LEIA: Ex-premiê do Catar defende conversas diretas com o Talibã

Riad e Abu Dhabi agora estão em um dilema. Em comentários à BBC árabe, Hussein Ibish, pesquisador do Arab Gulf States Institute em Washington, disse que Riad e Abu Dhabi não estavam “felizes” com a nova situação no Afeganistão. Ele descreveu o Catar como um “vencedor duplo”, primeiro, por causa de sua simpatia com a ideologia da Irmandade Muçulmana e, segundo, porque foi capaz de garantir sua posição como um mediador-chave entre Talibã e Washington.

Ibish descreveu os eventos que estão ocorrendo no Afeganistão como um grande golpe para os países do Golfo, sobretudo para aqueles que não são amigáveis com o que ele chamou de pensamento islâmico, apontando para a Arábia Saudita e os Emirados Árabes. Falando à BBC, ele explicou que o controle do governo pelo Talibã incentivará os islâmicos a se expandirem. Ele afirmou que o controle do Talibã aumenta a ideia do sucesso de qualquer projeto político islâmico e constitui uma ferramenta eficaz para mobilizar os combatentes islâmicos para tomar o poder.

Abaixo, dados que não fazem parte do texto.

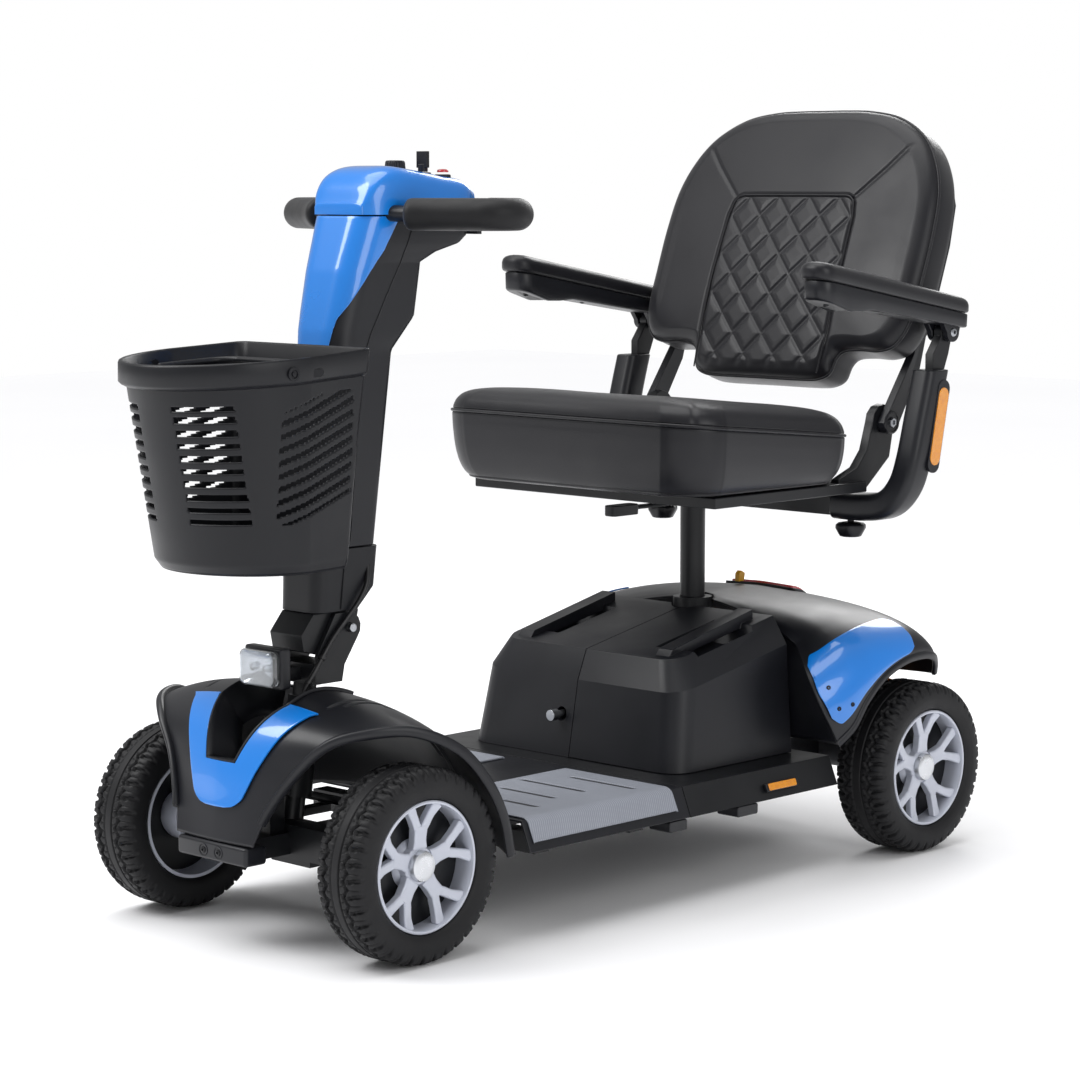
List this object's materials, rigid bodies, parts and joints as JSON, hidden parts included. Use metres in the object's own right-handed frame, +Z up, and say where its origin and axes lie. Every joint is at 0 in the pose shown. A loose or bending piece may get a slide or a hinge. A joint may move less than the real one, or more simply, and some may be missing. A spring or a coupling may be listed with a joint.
{
  "type": "mobility scooter",
  "caption": "Four-wheel electric mobility scooter with swivel seat, flip-up armrests, tilting tiller, delta loop grips, front basket and lift-out battery packs.",
  "frame": {"origin": "on the ground under the middle of the bounding box", "axes": "+Z up, -Y the way the scooter drives forward, +X the rider's left"},
  "size_m": [0.585, 1.2706, 0.9963],
  "materials": {
    "black_plastic": "satin moulded plastic",
    "blue_gloss": "gloss blue paint on plastic",
    "grey_mat": "ribbed grey floor mat",
    "black_steel": "black powder coat",
    "bright_steel": "plated steel",
    "silver_paint": "silver painted alloy",
    "tyre_rubber": "black rubber",
    "black_vinyl": "black vinyl upholstery",
    "black_foam": "black foam grip",
    "red_lens": "red lens",
    "clear_lens": "clear lens",
    "yellow_plastic": "yellow lever",
    "cast_aluminium": "cast aluminium"
  },
  "bodies": {
    "chassis": {"front_frame": "black_steel", "deck": "black_plastic", "floor_mat_left": "grey_mat", "floor_mat_right": "grey_mat", "front_cowl": "black_plastic", "v_panel": "blue_gloss", "bumper": "black_plastic", "rear_frame": "black_steel", "rear_cover": "black_plastic", "fender_insert_left": "blue_gloss", "fender_insert_right": "blue_gloss", "tail_light": "red_lens", "transaxle": "cast_aluminium"},
    "battery_left": {"battery_pack_left": "black_plastic"},
    "battery_right": {"battery_pack_right": "black_plastic"},
    "lock_pin": {"lock_pin": "bright_steel"},
    "freewheel_lever": {"freewheel_lever": "yellow_plastic"},
    "seat_post": {"seat_post": "black_steel"},
    "seat": {"seat_frame": "black_steel", "seat_cushion": "black_vinyl"},
    "swivel_lever": {"swivel_lever": "black_steel"},
    "back": {"back_cushion": "black_vinyl", "back_frame": "black_plastic"},
    "steering": {"steering_stem": "black_steel", "headlight_housing": "black_plastic", "headlight_lens": "clear_lens", "pivot_bolt": "bright_steel"},
    "tiller": {"tiller_yoke": "black_steel", "tiller_sleeve": "black_plastic", "tiller_rear_cover": "black_plastic", "tiller_front_cover": "blue_gloss", "console_hood": "blue_gloss", "grip_left": "black_foam", "grip_right": "black_foam"},
    "throttle": {"throttle_lever": "black_plastic"},
    "speed_dial": {"speed_dial": "black_plastic"},
    "ignition_key": {"ignition_key": "bright_steel"},
    "horn_button": {"horn_button": "red_lens"},
    "basket": {"basket": "black_plastic"},
    "basket_bail": {"basket_bail": "black_plastic"},
    "track_rod": {"track_rod": "black_steel"},
    "knuckle_left": {"knuckle_left": "black_steel"},
    "wheel_front_left": {"tyre_front_left": "tyre_rubber", "rim_front_left": "silver_paint"},
    "wheel_rear_left": {"tyre_rear_left": "tyre_rubber", "rim_rear_left": "silver_paint"},
    "knuckle_right": {"knuckle_right": "black_steel"},
    "wheel_front_right": {"tyre_front_right": "tyre_rubber", "rim_front_right": "silver_paint"},
    "wheel_rear_right": {"tyre_rear_right": "tyre_rubber", "rim_rear_right": "silver_paint"},
    "arm_left": {"arm_support_left": "black_plastic"},
    "armrest_left": {"armrest_left": "black_plastic", "arm_pad_left": "black_vinyl"},
    "arm_knob_left": {"arm_knob_left": "black_plastic"},
    "arm_right": {"arm_support_right": "black_plastic"},
    "armrest_right": {"armrest_right": "black_plastic", "arm_pad_right": "black_vinyl"},
    "arm_knob_right": {"arm_knob_right": "black_plastic"}
  },
  "joints": [
    {"name": "steer", "type": "hinge", "parent": "chassis", "child": "steering", "pos_m": [0, -0.40683, 0.2], "axis": [0, 0.1392, 0.9903], "range_deg": [-25, 25]},
    {"name": "knuckle_left_turn", "type": "hinge", "parent": "chassis", "child": "knuckle_left", "pos_m": [0.1555, -0.41878, 0.115], "axis": [0, 0, 1], "range_deg": [-26, 26]},
    {"name": "front_left_spin", "type": "hinge", "parent": "knuckle_left", "child": "wheel_front_left", "pos_m": [0.2055, -0.41878, 0.115], "axis": [1, 0, 0], "continuous": true},
    {"name": "rear_left_spin", "type": "hinge", "parent": "chassis", "child": "wheel_rear_left", "pos_m": [0.2525, 0.46772, 0.1145], "axis": [1, 0, 0], "continuous": true},
    {"name": "knuckle_right_turn", "type": "hinge", "parent": "chassis", "child": "knuckle_right", "pos_m": [-0.1555, -0.41878, 0.115], "axis": [0, 0, 1], "range_deg": [-26, 26]},
    {"name": "front_right_spin", "type": "hinge", "parent": "knuckle_right", "child": "wheel_front_right", "pos_m": [-0.2055, -0.41878, 0.115], "axis": [1, 0, 0], "continuous": true},
    {"name": "rear_right_spin", "type": "hinge", "parent": "chassis", "child": "wheel_rear_right", "pos_m": [-0.2525, 0.46772, 0.1145], "axis": [1, 0, 0], "continuous": true},
    {"name": "track_rod_shift", "type": "slide", "parent": "chassis", "child": "track_rod", "axis": [1, 0, 0], "range_m": [-0.0235, 0.0235]},
    {"name": "tiller_tilt", "type": "hinge", "parent": "steering", "child": "tiller", "pos_m": [0, -0.35328, 0.366], "axis": [-1, 0, 0], "range_deg": [0, 30]},
    {"name": "throttle_turn", "type": "hinge", "parent": "tiller", "child": "throttle", "pos_m": [0, -0.17378, 0.8385], "axis": [0, 0, 1], "range_deg": [-8, 8], "stiffness_Nm_per_rad": 0.2},
    {"name": "speed_dial_turn", "type": "hinge", "parent": "tiller", "child": "speed_dial", "pos_m": [-0.01, -0.23078, 0.92], "axis": [0, 0, 1], "range_deg": [-135, 135]},
    {"name": "key_turn", "type": "hinge", "parent": "tiller", "child": "ignition_key", "pos_m": [0.02, -0.21278, 0.92], "axis": [0, 0, 1], "range_deg": [-90, 0]},
    {"name": "horn_press", "type": "slide", "parent": "tiller", "child": "horn_button", "axis": [0, 0, -1], "range_m": [0, 0.002], "stiffness_N_per_m": 400},
    {"name": "basket_lift", "type": "slide", "parent": "tiller", "child": "basket", "axis": [0, 0.108, 0.9942], "range_m": [0, 0.06]},
    {"name": "bail_swing", "type": "hinge", "parent": "basket", "child": "basket_bail", "pos_m": [0, -0.51878, 0.67941], "axis": [1, 0, 0], "range_deg": [0, 95]},
    {"name": "battery_left_lift", "type": "slide", "parent": "chassis", "child": "battery_left", "axis": [0, 0, 1], "range_m": [0, 0.08]},
    {"name": "battery_right_lift", "type": "slide", "parent": "chassis", "child": "battery_right", "axis": [0, 0, 1], "range_m": [0, 0.08]},
    {"name": "lock_pin_pull", "type": "slide", "parent": "battery_right", "child": "lock_pin", "axis": [0, -1, 0], "range_m": [0, 0.006], "stiffness_N_per_m": 800},
    {"name": "freewheel_turn", "type": "hinge", "parent": "chassis", "child": "freewheel_lever", "pos_m": [-0.02, 0.43372, 0.3425], "axis": [1, 0, 0], "range_deg": [0, 35]},
    {"name": "seat_height", "type": "slide", "parent": "chassis", "child": "seat_post", "axis": [0, 0, 1], "range_m": [0, 0.08]},
    {"name": "seat_swivel", "type": "hinge", "parent": "seat_post", "child": "seat", "pos_m": [0, 0.31122, 0.4754], "axis": [0, 0, 1], "continuous": true},
    {"name": "swivel_lever_pull", "type": "hinge", "parent": "seat", "child": "swivel_lever", "pos_m": [0.046, 0.30772, 0.4734], "axis": [0, 0, 1], "range_deg": [0, 12], "stiffness_Nm_per_rad": 1},
    {"name": "back_fold", "type": "hinge", "parent": "seat", "child": "back", "pos_m": [0, 0.46372, 0.576], "axis": [1, 0, 0], "range_deg": [0, 38]},
    {"name": "arm_left_width", "type": "slide", "parent": "seat", "child": "arm_left", "axis": [1, 0, 0], "range_m": [0, 0.04]},
    {"name": "armrest_left_flip", "type": "hinge", "parent": "arm_left", "child": "armrest_left", "pos_m": [0.265, 0.51372, 0.697], "axis": [-1, 0, 0], "range_deg": [0, 95]},
    {"name": "arm_knob_left_turn", "type": "hinge", "parent": "arm_left", "child": "arm_knob_left", "pos_m": [0.17, 0.44072, 0.4325], "axis": [0, 0, 1], "continuous": true},
    {"name": "arm_right_width", "type": "slide", "parent": "seat", "child": "arm_right", "axis": [-1, 0, 0], "range_m": [0, 0.04]},
    {"name": "armrest_right_flip", "type": "hinge", "parent": "arm_right", "child": "armrest_right", "pos_m": [-0.265, 0.51372, 0.697], "axis": [-1, 0, 0], "range_deg": [0, 95]},
    {"name": "arm_knob_right_turn", "type": "hinge", "parent": "arm_right", "child": "arm_knob_right", "pos_m": [-0.17, 0.44072, 0.4325], "axis": [0, 0, 1], "continuous": true}
  ],
  "couplings": [
    {"joint": "knuckle_left_turn", "follows": "steer", "ratio": 1},
    {"joint": "knuckle_right_turn", "follows": "steer", "ratio": 1},
    {"joint": "track_rod_shift", "follows": "steer", "m_per_rad": -0.05}
  ]
}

O Catar pediu uma transferência pacífica de poder, que garanta a segurança dos civis.

Os Emirados Árabes, cujas forças participaram de operações militares contra o Talibã em uma determinada fase, exortaram as partes afegãs a fazerem esforços para estabelecer a segurança e a estabilidade com urgência. Por sua vez, os sauditas apelaram à manutenção da segurança e ao respeito pelas escolhas do povo afegão.